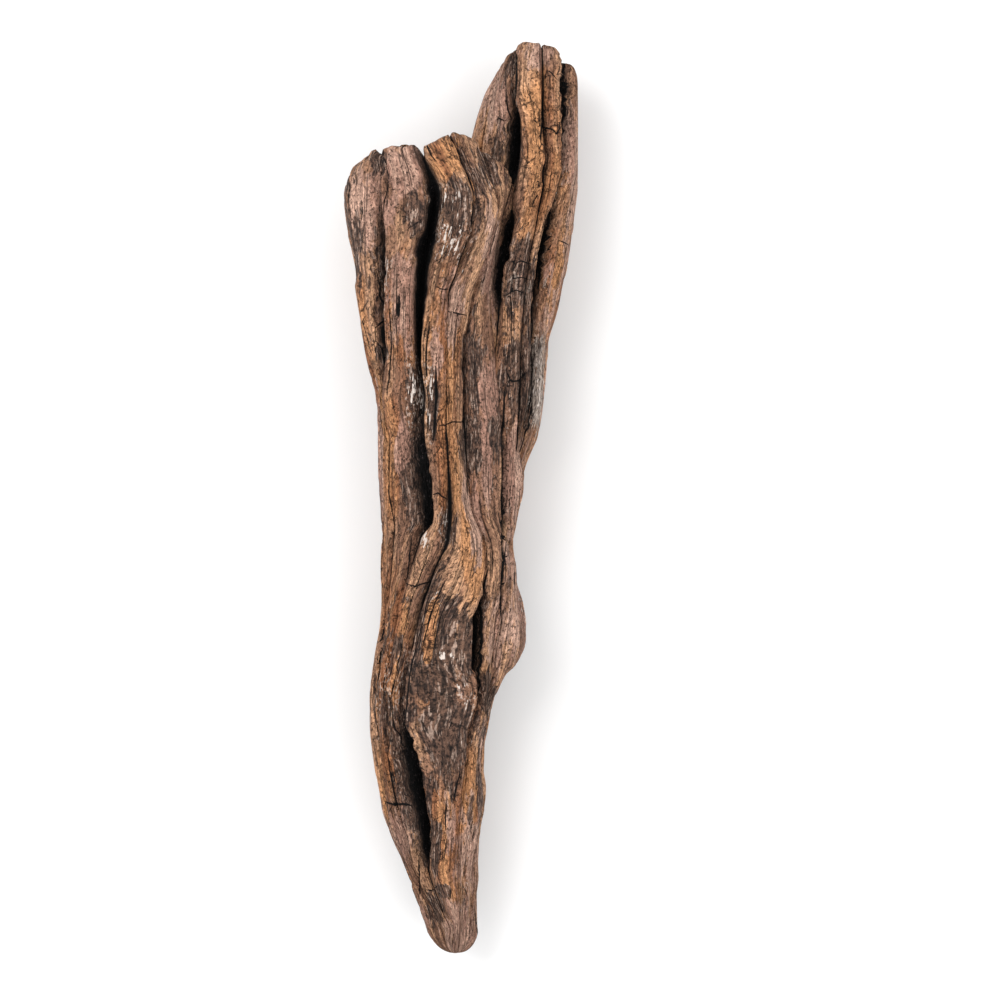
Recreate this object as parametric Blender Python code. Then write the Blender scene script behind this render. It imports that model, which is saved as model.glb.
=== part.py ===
"""A piece of driftwood, lying on a flat surface: a blunt, split trunk that tapers to a worn tip, and a
longer limb that grew against its right side. It is one solid.

Each limb is a loft of long strands of wood. A groove is the line between two strands: it has a route down
the wood, a depth, and a width on each side, so a crack, a hollow and a valley are all grooves. The strands
end at different heights at the broken end. The two lofts are joined, and the low spots that carry the weight
are worn flat.

+X is across the wood, +Y runs from the worn tip to the limb's end, and +Z is up.
"""

from dataclasses import dataclass, field

import bpy
import numpy as np

LENGTH = 0.320  # metres, from the limb's end to the worn tip
DRAWN_LENGTH = 320.0  # every table and size below is in millimetres, drawn for this length
UNIT = LENGTH / DRAWN_LENGTH
DRAWN_MIDDLE = -0.55  # the drawing's x of the middle of the wood's box, which is x = 0 here

SECTION_POWER = 2.35  # 2 is an ellipse, and more is squarer
STRAIGHT_DOWN = 3.0  # down to this depth, a groove's floor lies where its route is drawn
MOST_SIDEWAYS = 0.985  # a groove keeps inside this share of the half width, so that its angle stays real
DEEPEST_SHARE = 0.72  # a groove never cuts further than this share of the way to the middle
WALL_POWER = 0.8  # how round a groove's rims are: under 1 they are sharp
PLATEAU_POWER = 9.0  # how flat a strand is between its grooves
TILT, TILT_ALONG = 2.2, 42.0  # how far a strand leans to one side, and over what length that changes
LUMP, LUMP_ACROSS, LUMP_ALONG = 1.3, 11.0, 34.0  # the height and size of the wood's slow waves
FULL_RIDGE_RADIUS = 14.0  # where a limb is thinner than this, its ridges and waves are lower
CAP_ROUGHNESS, CAP_GRAIN = 2.4, 6.0  # the height and size of the broken end's teeth
BARK_COLOUR = (0.33, 0.20, 0.12, 1.0)
BARK_ROUGHNESS = 0.85


def smooth(table, y):
    """The value at y of a smooth curve through (y, value) pairs that never overshoots them."""
    points = np.array(sorted(table), float)
    ys, values = points[:, 0], points[:, 1]
    steps = np.diff(ys)
    rise = np.diff(values) / steps
    slope = np.concatenate([rise[:1], np.zeros(len(rise) - 1), rise[-1:]])
    bends = rise[:-1] * rise[1:] > 0
    slope[1:-1][bends] = 2 * (rise[:-1] * rise[1:])[bends] / (rise[:-1] + rise[1:])[bends]
    y = np.clip(y, ys[0], ys[-1])
    i = np.clip(np.searchsorted(ys, y) - 1, 0, len(ys) - 2)
    t = (y - ys[i]) / steps[i]
    start = (1 + 2 * t) * (1 - t) ** 2 * values[i] + t * (1 - t) ** 2 * steps[i] * slope[i]
    end = t**2 * (3 - 2 * t) * values[i + 1] - t**2 * (1 - t) * steps[i] * slope[i + 1]
    return start + end


def lattice_noise(x, y, z, seed):
    """Smooth noise from -1 to 1, with features one unit across."""
    place = np.stack(np.broadcast_arrays(x, y, z), -1)
    cell = np.floor(place).astype(np.int64)
    part = place - cell
    part = part * part * (3 - 2 * part)
    total = 0.0
    for corner in np.ndindex(2, 2, 2):
        mixed = (cell + corner) @ np.array([374761393, 668265263, 1442695041]) + seed * 974711
        mixed = (mixed ^ (mixed >> 13)) * 1274126177
        value = ((mixed ^ (mixed >> 16)) & 0xFFFFFF) / 0x7FFFFF - 1
        total = total + value * np.prod(np.where(corner, part, 1 - part), axis=-1)
    return total


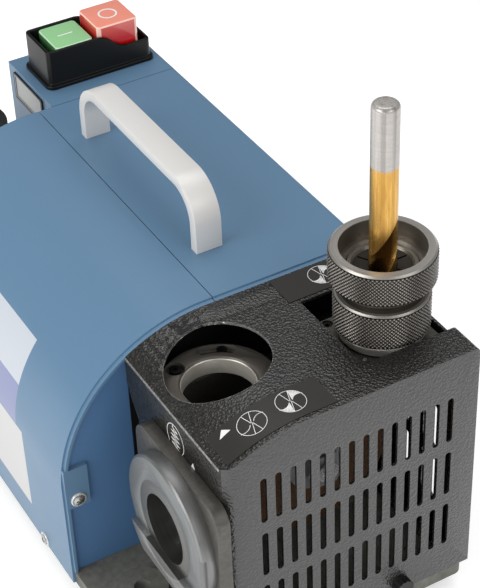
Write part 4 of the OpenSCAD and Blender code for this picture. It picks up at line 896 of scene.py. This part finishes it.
def cup_washer(name, x, y, z, facing):
    clear()
    bpy.ops.mesh.primitive_cylinder_add(vertices=40, radius=washer_r * MM, depth=washer_t * MM)
    washer = named(name)
    choose(washer, "FACE", lambda c, n: abs(n.z) > 0.9)
    bpy.ops.mesh.inset(thickness=(washer_r - head_r) * MM)
    bpy.ops.mesh.bridge_edge_loops()
    out()
    choose(washer, "EDGE", lambda a, b: min(a.z, b.z) > 0 and min(a.length, b.length) > washer_r - 0.1)
    bpy.ops.mesh.bevel(offset=rolled_r * MM, segments=3)
    out()
    washer.rotation_euler = facing.to_track_quat("Z", "Y").to_euler()
    shift(washer, Vector(mm(x, y, z)) + facing * washer_t / 2 * MM)
    face_out(washer)
    smooth(washer, 30)
    finish_piece(washer, "machine", "bright_screw", washer_zinc)


for number, (x, y, z, facing) in enumerate(washer_places, 1):
    cup_washer(f"cup_washer_{number}", x, y, z, facing)

# %% [markdown]
# ## Start and stop buttons
# Each button is a coloured cap under a clear skin. The cap gets three copies of its colour: a pale top
# as painted sheen, bright rounded rims as painted highlight, and deep sides as painted shade that
# darkens further towards the foot. A white bar and a white ring are printed on the tops.

# %% Buttons


def lit_and_shaded_cap(name, top, rim, side, foot, head):
    """Lit and shaded copies of one colour: painted sheen on the top, painted highlight on the rims and
    painted shade on the sides, darker from the head to the foot.
    """
    made = []
    for part, tone, rough in (("top", top, 0.12), ("rim", rim, 0.1), ("side", side, 0.16)):
        second = tuple(c * 0.93 for c in colour(*tone)[:3]) + (1,)
        made.append(grained(f"{name} {part}", tone, second, 120, (rough, rough + 0.06), contrast=0.4,
                            cloud=0.6, cloud_scale=60, bump_mm=0.005, strength=0.1, coat=1.0,
                            coat_rough=0.04))
    tree, socket, skin = skin_of(made[2])
    rise = ramp(tree, apart(tree, place(tree))[2], foot * MM, head * MM)
    wire(tree, mix_colour(tree, rise, skin, mix_colour(tree, 0.35, skin, top)), socket)
    return made


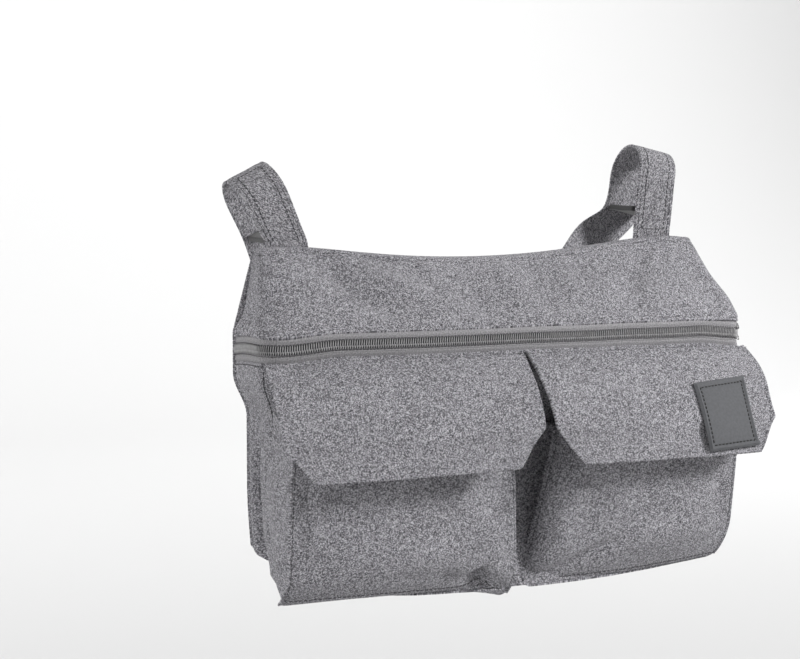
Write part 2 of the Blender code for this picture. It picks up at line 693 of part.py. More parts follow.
def make_tabs(group, black):
    """Closing tab under each loop, between its front and rear stretches."""
    for side in ("left", "right"):
        centre, along, across = loop_frame(side)
        low = -LOOP_RADIUS - TAB_DROP - TAB
        drop = centre.z - top_height(LOOPS[side]["base_x"]) - STRAP_RISE
        # The front stretch slants from the seam to the loop, so the tab ends where it is at that height
        lean = (LOOP_RADIUS - BAR_Y - CLOTH - GAP) * (TAB - low) / drop
        near, far = -LOOP_RADIUS + lean + 2 * GAP, LOOP_RADIUS - 2 * GAP

        def tab(u, v, centre=centre, along=along, across=across, near=near, far=far, low=low):
            spread = along * TAB_WIDTH * (u - 0.5) + Vector((0, mix(far, near, v), 0))
            return centre + spread + across * low

        panel(group, side + "_loop_tab", black, 1, 4, tab, TAB, sewn=False)


def main():
    group = new_collection()
    finish = make_materials()
    make_pouch(group, finish["body_cloth"])
    make_zip(group, finish["zip_tape"], finish["zip_teeth"])
    make_slider(group, finish["zip_metal"])
    make_puller(group, finish["zip_metal"])
    for side in POCKETS:
        make_pocket(group, finish["body_cloth"], side)
    make_flaps(group, finish["body_cloth"], finish["label_rubber"])
    make_strap(group, finish["strap_cloth"])
    make_tabs(group, finish["black_tab"])


main()
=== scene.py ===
"""Looks of the organizer bag: finely gridded cloth with its folds, stitching, zip coil and finishes."""
import math

import bmesh
import bpy
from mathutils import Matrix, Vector, noise


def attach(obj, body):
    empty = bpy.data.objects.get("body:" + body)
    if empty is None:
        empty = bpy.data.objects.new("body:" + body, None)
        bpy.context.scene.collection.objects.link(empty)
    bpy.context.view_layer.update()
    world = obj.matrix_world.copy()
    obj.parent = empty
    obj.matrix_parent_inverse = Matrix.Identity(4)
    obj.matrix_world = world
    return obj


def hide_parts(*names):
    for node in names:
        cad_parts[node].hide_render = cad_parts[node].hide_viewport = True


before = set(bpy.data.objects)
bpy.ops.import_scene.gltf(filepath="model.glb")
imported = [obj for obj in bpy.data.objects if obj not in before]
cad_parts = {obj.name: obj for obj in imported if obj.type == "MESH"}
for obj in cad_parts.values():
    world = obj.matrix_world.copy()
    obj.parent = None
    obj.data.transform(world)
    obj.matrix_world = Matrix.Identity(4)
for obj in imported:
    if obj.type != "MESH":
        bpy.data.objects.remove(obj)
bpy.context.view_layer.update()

MM = 0.001
BODY = "bag"

# Sizes shared with the solids, in millimetres; heights are above the pockets' lower edge
CLOTH, GAP, TAPE = 2.0, 0.3, 0.8
BAR_HEIGHT, BAR_Y, LOOP_RADIUS = 245.0, 12.0, 17.5
ORIGIN = Vector((0, BAR_Y, BAR_HEIGHT))
STRAP_WIDTH, STRAP, STRAP_TUCK = 28.0, 2.0, 9.0
STRAP_RISE, STRAP_BEHIND = 2.0, 1.5
TAB_WIDTH, TAB, TAB_DROP = 22.0, 4.0, 4.0
TOP_HEIGHT, TOP_SAG, TOP_CORNER_DROP = 216.0, 16.0, 8.0
ZIP_HEIGHT, ZIP_DROOP, ZIP_WINDOW = 150.0, 3.0, 8.0
BACK_BOTTOM_HEIGHT = 22.0
TOP_HALF_WIDTH, ZIP_HALF_WIDTH = 152.0, 168.0
WAIST_HALF_WIDTH, BOTTOM_HALF_WIDTH = 159.0, 156.0
ZIP_DEPTH, WAIST_DEPTH, BOTTOM_DEPTH = 50.0, 42.0, 52.0
TOP_DEPTH = 2 * CLOTH + STRAP + 2 * GAP
ZIP_BULGE, WAIST_BULGE, BOTTOM_BULGE = 22.0, 12.0, 8.0
WAIST_LOW, WAIST_HIGH = 60.0, 105.0
CORNER_RADIUS, GUSSET_FOLD, FOLD_MARGIN = 12.0, 13.0, 0.18
SIDE_SHARE, ARC_SHARE, SEAM_SHARE = 0.15, 0.10, 0.20
LOW_SAG, LOW_SAG_END = 8.0, 110.0
RIGHT_REACH, RIGHT_START, REACH_LOW = 11.0, 60.0, 100.0
TAPE_HALF, COIL_HALF = 14.0, 3.0
BAND_LOW = ZIP_HEIGHT - TAPE_HALF - ZIP_DROOP - 1
YOKE_LOW = ZIP_HEIGHT + ZIP_WINDOW
POCKET_TOP, POCKET_BOTTOM_Y, POCKET_TOP_Y = 84.0, -68.0, -88.0
POCKET_PUFF, POCKET_CORNER, POCKET_CLOTH = 5.0, 7.0, 1.6
FLAP_TOP = ZIP_HEIGHT - ZIP_WINDOW
FLAP_OUT_TOP, FLAP_OUT_WIDE, FLAP_OUT_BOTTOM = 166.0, 172.0, 156.0
FLAP_IN_TOP, FLAP_IN_WIDE, FLAP_IN_BOTTOM = 1.5, 4.0, 23.0
FLAP_CHAMFER_OUT, FLAP_CHAMFER_IN = 97.0, 101.0
FLAP_BOTTOM_OUT, FLAP_BOTTOM_IN = 76.0, 79.0
FLAP_CHAMFER_DEPTH, FLAP_BOTTOM_DEPTH, FLAP_BOTTOM_BULGE = 99.0, 106.0, 8.0
PATCH_WIDTH, PATCH_HEIGHT, PATCH = 36.0, 40.0, 1.4
POCKETS = {
    "left": {"low": (-160.0, -5.0), "high": (-164.0, -18.0)},
    "right": {"low": (6.0, 156.0), "high": (20.0, 151.0)},
}
LOOPS = {
    "left": {"x": -146.0, "tilt": 26.0, "rise": -5.0, "base_x": -132.0},
    "right": {"x": 136.0, "tilt": -14.0, "rise": 5.0, "base_x": 134.0},
}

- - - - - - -

== Task statement ==
Can you repeat, word for word, every line above from the one containing "panel(group, side +" down to the one containing "for node in", including both?

== Result ==
        panel(group, side + "_loop_tab", black, 1, 4, tab, TAB, sewn=False)


def main():
    group = new_collection()
    finish = make_materials()
    make_pouch(group, finish["body_cloth"])
    make_zip(group, finish["zip_tape"], finish["zip_teeth"])
    make_slider(group, finish["zip_metal"])
    make_puller(group, finish["zip_metal"])
    for side in POCKETS:
        make_pocket(group, finish["body_cloth"], side)
    make_flaps(group, finish["body_cloth"], finish["label_rubber"])
    make_strap(group, finish["strap_cloth"])
    make_tabs(group, finish["black_tab"])


main()
=== scene.py ===
"""Looks of the organizer bag: finely gridded cloth with its folds, stitching, zip coil and finishes."""
import math

import bmesh
import bpy
from mathutils import Matrix, Vector, noise


def attach(obj, body):
    empty = bpy.data.objects.get("body:" + body)
    if empty is None:
        empty = bpy.data.objects.new("body:" + body, None)
        bpy.context.scene.collection.objects.link(empty)
    bpy.context.view_layer.update()
    world = obj.matrix_world.copy()
    obj.parent = empty
    obj.matrix_parent_inverse = Matrix.Identity(4)
    obj.matrix_world = world
    return obj


def hide_parts(*names):
    for node in names:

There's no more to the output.